# Start of EXERCISE INPUTS
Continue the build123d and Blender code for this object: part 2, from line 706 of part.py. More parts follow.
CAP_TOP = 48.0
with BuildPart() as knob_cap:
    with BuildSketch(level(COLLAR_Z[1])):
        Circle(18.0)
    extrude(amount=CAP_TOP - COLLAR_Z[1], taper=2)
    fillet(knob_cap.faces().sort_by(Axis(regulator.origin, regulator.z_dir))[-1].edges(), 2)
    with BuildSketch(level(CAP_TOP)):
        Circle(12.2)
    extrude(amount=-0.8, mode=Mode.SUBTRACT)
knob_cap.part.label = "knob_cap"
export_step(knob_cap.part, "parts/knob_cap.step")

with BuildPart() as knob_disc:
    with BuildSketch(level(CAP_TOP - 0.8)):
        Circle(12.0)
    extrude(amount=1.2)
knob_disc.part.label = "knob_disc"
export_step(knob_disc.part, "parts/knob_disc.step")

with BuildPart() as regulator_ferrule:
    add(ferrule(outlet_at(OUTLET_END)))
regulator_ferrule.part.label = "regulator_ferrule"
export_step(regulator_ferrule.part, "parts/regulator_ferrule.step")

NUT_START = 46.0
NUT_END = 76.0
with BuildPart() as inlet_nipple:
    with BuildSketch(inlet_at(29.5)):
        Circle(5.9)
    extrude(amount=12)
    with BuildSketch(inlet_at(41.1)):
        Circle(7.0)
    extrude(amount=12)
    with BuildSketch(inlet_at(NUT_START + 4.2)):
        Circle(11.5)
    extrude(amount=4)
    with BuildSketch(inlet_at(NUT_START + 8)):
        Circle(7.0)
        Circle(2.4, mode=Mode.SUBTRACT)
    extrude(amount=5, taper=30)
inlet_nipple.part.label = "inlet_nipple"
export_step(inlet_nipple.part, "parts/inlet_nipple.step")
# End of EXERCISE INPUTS
# Start of EXERCISE INPUTS
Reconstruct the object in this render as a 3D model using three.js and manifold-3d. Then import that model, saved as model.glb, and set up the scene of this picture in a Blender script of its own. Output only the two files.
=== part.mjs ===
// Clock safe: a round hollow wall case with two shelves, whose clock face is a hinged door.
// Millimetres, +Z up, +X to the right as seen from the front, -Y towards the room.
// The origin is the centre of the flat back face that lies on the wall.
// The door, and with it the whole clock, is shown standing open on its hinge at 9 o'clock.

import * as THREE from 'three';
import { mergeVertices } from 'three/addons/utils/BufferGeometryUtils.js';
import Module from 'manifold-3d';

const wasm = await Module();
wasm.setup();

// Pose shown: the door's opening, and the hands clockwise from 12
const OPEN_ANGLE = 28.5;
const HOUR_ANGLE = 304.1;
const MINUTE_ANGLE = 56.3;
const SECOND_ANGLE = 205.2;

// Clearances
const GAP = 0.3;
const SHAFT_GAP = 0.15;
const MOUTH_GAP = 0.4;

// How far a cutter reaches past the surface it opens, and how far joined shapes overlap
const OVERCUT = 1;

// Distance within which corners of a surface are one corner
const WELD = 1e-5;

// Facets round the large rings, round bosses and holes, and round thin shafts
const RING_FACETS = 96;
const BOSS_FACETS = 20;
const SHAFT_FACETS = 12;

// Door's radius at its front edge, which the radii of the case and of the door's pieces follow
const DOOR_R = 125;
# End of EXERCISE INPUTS
# Start of EXERCISE INPUTS
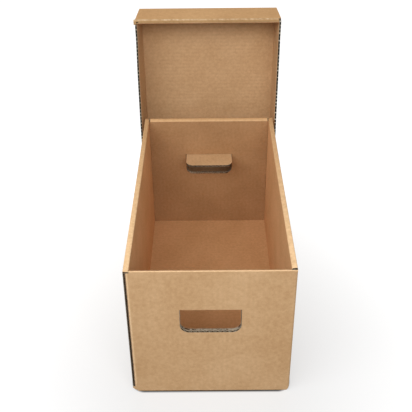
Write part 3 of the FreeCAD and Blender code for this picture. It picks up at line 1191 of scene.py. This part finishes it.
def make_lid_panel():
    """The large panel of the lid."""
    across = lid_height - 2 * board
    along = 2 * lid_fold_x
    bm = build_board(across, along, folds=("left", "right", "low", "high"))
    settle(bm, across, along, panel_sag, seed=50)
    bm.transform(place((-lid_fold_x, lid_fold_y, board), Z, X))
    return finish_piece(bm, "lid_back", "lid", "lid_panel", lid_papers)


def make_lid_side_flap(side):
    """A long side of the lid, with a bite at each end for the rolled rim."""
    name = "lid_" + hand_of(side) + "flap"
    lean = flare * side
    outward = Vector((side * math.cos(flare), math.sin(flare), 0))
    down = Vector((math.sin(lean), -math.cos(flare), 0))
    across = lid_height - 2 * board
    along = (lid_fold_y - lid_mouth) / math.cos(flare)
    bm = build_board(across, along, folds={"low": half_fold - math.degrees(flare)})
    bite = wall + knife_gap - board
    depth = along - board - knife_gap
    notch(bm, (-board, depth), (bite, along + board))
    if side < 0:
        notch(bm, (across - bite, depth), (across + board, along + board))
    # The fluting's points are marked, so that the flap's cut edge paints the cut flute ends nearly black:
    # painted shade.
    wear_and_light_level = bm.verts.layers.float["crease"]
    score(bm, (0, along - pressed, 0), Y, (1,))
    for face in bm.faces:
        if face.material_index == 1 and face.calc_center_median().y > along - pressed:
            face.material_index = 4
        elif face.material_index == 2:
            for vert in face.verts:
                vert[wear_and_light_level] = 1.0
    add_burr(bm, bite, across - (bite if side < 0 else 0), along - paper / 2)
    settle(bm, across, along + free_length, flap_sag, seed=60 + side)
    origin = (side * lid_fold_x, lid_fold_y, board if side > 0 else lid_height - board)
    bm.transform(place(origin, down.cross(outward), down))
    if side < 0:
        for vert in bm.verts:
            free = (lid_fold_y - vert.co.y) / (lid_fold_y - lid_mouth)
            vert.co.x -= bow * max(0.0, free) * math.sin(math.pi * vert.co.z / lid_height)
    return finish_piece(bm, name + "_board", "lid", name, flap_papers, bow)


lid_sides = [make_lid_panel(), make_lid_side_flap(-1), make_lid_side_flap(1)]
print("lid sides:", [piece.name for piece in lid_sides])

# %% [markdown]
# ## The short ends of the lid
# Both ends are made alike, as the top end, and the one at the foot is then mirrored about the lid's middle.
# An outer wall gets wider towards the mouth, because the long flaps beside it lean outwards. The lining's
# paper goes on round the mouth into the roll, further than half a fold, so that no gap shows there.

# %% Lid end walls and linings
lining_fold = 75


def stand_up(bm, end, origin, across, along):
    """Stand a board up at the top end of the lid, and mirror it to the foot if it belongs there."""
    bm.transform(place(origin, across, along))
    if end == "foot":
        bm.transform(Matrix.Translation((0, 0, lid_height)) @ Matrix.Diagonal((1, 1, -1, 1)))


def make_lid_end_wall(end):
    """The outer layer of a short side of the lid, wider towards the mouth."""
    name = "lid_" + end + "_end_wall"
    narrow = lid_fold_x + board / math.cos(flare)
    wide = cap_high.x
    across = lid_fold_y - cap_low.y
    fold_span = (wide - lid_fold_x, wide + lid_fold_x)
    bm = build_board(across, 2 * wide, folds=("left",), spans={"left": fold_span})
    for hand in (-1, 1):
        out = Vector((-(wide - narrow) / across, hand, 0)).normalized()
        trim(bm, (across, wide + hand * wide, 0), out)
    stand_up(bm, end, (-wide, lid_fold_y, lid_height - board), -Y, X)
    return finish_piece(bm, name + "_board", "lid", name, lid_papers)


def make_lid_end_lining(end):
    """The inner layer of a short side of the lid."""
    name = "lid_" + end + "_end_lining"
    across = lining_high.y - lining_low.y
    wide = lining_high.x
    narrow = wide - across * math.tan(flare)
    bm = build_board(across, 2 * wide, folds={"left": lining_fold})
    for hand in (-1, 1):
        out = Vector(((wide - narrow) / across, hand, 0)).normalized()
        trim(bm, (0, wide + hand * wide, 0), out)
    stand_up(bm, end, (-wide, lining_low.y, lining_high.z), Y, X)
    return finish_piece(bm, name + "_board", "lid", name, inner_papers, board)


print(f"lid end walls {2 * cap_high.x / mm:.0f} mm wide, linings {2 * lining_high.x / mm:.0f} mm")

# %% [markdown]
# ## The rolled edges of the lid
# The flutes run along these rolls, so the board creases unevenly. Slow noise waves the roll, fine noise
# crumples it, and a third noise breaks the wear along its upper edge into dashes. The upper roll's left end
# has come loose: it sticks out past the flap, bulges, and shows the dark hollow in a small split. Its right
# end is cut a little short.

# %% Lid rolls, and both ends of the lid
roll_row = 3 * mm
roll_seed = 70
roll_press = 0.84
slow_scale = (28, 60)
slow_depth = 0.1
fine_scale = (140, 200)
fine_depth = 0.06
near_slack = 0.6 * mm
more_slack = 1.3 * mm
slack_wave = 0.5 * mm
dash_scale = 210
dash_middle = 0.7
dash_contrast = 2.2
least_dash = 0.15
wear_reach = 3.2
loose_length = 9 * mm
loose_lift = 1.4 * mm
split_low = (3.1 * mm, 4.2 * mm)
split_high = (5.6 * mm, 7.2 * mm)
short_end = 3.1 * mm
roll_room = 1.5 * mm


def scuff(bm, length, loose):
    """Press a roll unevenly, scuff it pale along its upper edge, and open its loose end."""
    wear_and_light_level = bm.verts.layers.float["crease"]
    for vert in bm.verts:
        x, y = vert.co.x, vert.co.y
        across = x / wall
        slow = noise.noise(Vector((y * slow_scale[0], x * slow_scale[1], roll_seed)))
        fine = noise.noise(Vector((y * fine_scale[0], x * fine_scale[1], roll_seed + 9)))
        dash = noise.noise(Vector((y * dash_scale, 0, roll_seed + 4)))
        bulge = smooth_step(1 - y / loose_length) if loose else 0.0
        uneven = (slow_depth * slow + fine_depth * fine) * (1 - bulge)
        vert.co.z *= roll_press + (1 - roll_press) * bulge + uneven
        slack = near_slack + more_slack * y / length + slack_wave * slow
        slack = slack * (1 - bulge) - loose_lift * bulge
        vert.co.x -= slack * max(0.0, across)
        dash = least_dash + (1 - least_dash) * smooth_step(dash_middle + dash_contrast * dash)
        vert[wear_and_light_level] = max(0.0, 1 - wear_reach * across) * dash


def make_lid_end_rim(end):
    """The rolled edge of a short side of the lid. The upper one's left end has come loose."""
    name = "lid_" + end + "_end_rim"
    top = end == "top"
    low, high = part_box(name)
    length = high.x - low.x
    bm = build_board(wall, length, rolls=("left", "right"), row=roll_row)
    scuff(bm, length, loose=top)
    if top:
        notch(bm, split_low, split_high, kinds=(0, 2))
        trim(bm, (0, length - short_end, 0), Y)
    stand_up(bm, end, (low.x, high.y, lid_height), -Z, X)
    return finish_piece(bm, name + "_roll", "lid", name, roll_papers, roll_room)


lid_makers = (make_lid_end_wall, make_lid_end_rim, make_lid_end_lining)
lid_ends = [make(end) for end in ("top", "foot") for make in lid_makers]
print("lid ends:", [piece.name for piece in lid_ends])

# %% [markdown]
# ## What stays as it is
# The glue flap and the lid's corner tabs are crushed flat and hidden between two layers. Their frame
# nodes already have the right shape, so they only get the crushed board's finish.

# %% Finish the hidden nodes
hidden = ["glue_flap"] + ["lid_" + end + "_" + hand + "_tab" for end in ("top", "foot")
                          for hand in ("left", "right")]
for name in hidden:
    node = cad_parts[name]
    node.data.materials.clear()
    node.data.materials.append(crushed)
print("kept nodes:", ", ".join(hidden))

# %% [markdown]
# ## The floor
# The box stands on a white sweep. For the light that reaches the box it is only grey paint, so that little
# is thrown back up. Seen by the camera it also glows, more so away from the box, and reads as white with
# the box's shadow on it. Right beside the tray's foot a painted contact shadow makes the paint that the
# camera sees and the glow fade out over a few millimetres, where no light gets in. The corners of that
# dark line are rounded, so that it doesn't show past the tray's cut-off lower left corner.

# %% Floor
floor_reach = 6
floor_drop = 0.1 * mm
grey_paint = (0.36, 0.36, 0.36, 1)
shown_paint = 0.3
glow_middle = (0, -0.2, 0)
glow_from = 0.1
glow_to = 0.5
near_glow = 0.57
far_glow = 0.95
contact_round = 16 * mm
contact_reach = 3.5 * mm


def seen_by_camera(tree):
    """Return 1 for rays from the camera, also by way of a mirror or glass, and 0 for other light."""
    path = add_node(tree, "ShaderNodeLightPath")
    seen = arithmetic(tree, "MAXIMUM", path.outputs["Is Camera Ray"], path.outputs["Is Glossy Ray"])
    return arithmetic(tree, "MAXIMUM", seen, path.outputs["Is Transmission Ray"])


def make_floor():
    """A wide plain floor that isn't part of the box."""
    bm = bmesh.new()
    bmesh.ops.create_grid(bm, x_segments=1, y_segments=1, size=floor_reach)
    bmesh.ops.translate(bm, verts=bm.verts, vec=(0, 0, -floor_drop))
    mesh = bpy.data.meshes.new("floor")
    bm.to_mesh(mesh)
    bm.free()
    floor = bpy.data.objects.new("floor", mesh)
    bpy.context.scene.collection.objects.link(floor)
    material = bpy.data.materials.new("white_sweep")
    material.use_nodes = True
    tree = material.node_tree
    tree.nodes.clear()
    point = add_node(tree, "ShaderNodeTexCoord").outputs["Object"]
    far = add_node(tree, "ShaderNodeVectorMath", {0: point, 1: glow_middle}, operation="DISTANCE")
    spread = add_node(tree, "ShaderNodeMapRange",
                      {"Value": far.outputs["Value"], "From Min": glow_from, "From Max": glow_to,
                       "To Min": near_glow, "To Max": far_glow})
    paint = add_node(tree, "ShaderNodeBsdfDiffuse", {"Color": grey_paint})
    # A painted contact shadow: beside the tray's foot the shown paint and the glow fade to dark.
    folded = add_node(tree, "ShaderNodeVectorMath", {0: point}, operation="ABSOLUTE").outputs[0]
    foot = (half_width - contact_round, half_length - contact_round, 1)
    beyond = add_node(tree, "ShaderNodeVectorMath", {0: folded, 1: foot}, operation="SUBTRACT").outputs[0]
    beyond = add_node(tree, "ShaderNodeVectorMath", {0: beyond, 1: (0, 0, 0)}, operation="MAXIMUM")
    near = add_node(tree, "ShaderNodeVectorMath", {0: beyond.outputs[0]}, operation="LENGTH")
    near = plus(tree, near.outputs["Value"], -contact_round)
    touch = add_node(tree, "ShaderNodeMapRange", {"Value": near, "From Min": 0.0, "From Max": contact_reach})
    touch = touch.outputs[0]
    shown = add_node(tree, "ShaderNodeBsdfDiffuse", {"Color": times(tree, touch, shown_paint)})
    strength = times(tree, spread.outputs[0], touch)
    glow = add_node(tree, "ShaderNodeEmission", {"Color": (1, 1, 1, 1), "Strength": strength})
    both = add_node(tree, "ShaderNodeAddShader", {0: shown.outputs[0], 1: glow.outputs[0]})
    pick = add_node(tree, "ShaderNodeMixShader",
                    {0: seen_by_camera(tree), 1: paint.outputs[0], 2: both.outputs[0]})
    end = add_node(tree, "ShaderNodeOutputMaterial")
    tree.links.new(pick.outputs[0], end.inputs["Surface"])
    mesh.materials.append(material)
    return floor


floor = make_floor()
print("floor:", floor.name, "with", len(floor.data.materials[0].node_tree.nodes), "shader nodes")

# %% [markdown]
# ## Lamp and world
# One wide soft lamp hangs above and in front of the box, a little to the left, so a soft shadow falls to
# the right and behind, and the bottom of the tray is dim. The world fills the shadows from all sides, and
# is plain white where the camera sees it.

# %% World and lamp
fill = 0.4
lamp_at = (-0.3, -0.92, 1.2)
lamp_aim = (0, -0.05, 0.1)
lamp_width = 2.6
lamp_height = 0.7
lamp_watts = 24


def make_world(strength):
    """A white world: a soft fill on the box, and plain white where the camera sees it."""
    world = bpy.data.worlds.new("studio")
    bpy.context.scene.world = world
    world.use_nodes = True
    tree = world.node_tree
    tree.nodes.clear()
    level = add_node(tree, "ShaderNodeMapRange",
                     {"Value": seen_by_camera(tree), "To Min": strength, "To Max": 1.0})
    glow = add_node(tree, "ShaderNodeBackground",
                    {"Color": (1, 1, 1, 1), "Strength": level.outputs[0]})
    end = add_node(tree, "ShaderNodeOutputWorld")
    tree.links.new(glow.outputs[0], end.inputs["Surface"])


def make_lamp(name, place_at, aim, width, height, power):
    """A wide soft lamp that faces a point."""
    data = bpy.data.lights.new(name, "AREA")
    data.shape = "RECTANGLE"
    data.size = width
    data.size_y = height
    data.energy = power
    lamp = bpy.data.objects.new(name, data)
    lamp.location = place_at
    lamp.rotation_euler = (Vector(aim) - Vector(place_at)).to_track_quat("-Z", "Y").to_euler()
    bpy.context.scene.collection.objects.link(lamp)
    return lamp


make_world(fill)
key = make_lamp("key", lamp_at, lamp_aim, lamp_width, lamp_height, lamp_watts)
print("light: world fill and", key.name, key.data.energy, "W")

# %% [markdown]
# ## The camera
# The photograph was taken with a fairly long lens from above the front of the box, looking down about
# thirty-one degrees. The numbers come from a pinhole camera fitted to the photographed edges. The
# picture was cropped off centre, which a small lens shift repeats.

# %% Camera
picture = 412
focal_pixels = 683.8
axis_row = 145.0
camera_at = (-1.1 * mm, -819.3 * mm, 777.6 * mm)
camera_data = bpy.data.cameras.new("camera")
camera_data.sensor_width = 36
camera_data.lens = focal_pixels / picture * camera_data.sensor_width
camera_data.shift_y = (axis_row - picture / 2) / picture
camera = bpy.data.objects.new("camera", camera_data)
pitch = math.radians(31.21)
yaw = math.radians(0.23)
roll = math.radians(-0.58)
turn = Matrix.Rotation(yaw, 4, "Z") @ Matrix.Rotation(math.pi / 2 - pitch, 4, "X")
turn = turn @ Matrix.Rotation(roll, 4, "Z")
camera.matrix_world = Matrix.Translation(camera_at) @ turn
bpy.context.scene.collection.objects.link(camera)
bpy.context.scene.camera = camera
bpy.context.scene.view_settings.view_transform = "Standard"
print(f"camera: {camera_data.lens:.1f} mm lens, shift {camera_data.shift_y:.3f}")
# End of EXERCISE INPUTS
In the listing above, locate the line containing "Write part 3" and the line containing "name, flap_papers, bow)", then transcribe both and every line between them verbatim.

SOLUTION FOR THIS TASK
Write part 3 of the FreeCAD and Blender code for this picture. It picks up at line 1191 of scene.py. This part finishes it.
def make_lid_panel():
    """The large panel of the lid."""
    across = lid_height - 2 * board
    along = 2 * lid_fold_x
    bm = build_board(across, along, folds=("left", "right", "low", "high"))
    settle(bm, across, along, panel_sag, seed=50)
    bm.transform(place((-lid_fold_x, lid_fold_y, board), Z, X))
    return finish_piece(bm, "lid_back", "lid", "lid_panel", lid_papers)


def make_lid_side_flap(side):
    """A long side of the lid, with a bite at each end for the rolled rim."""
    name = "lid_" + hand_of(side) + "flap"
    lean = flare * side
    outward = Vector((side * math.cos(flare), math.sin(flare), 0))
    down = Vector((math.sin(lean), -math.cos(flare), 0))
    across = lid_height - 2 * board
    along = (lid_fold_y - lid_mouth) / math.cos(flare)
    bm = build_board(across, along, folds={"low": half_fold - math.degrees(flare)})
    bite = wall + knife_gap - board
    depth = along - board - knife_gap
    notch(bm, (-board, depth), (bite, along + board))
    if side < 0:
        notch(bm, (across - bite, depth), (across + board, along + board))
    # The fluting's points are marked, so that the flap's cut edge paints the cut flute ends nearly black:
    # painted shade.
    wear_and_light_level = bm.verts.layers.float["crease"]
    score(bm, (0, along - pressed, 0), Y, (1,))
    for face in bm.faces:
        if face.material_index == 1 and face.calc_center_median().y > along - pressed:
            face.material_index = 4
        elif face.material_index == 2:
            for vert in face.verts:
                vert[wear_and_light_level] = 1.0
    add_burr(bm, bite, across - (bite if side < 0 else 0), along - paper / 2)
    settle(bm, across, along + free_length, flap_sag, seed=60 + side)
    origin = (side * lid_fold_x, lid_fold_y, board if side > 0 else lid_height - board)
    bm.transform(place(origin, down.cross(outward), down))
    if side < 0:
        for vert in bm.verts:
            free = (lid_fold_y - vert.co.y) / (lid_fold_y - lid_mouth)
            vert.co.x -= bow * max(0.0, free) * math.sin(math.pi * vert.co.z / lid_height)
    return finish_piece(bm, name + "_board", "lid", name, flap_papers, bow)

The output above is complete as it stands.